Jamie Holmes

Personal information
- Full name: Jamie Reid Holmes
- Date of birth: April 4, 1983 (age 43)
- Place of birth: Springfield, Virginia, United States
- Height: 6 ft 1 in (1.85 m)
- Position: Forward

Youth career
- 2001–2004: Birmingham Southern Panthers

Senior career*
- Years: Team / Apps / (Gls)
- 2005: New England Revolution / 1 / (0)
- 2007–2008: Wilmington Hammerheads / 24 / (9)
- 2007: → Rochester Rhinos (loan) / 4 / (1)
- 2008: → Charleston Battery (loan) / 1 / (0)
- 2009: Real Maryland Monarchs / 11 / (3)

= Jamie Holmes (soccer) =

American soccer player

Jamie Holmes (born April 4, 1983, in Jacksonville, Florida) is an American soccer player. He concluded his career playing for Real Maryland Monarchs in the USL Second Division.

==Career==

===College===
Holmes played college soccer at Birmingham Southern College from 2001 to 2004.

===Professional===
Holmes was drafted in the second round (seventeenth overall) in the 2005 MLS Supplemental Draft by New England Revolution, but despite featuring heavily for the Revs in the MLS Reserve Division, played just one game in Major League Soccer - a 1–1 tie with the Kansas City Wizards on June 4, 2005 - before being waived on November 16, 2005. He appears not to have played professionally in 2006.

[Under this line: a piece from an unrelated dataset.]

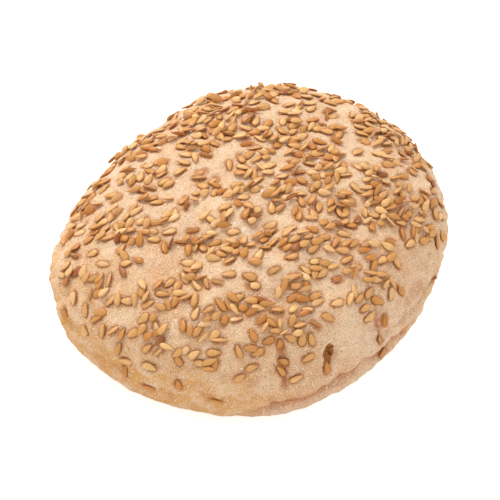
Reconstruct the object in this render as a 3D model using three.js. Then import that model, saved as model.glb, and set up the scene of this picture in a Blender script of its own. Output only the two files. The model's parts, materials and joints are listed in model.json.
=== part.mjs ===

In the spring of 2007, Holmes signed with the Wilmington Hammerheads of the USL Second Division, and spent two years playing with the team. He had two loan spells in the USL First Division - one in July 2007 with the Rochester Rhinos, and one in August 2008 with the Charleston Battery, before signing with the Real Maryland Monarchs in 2009.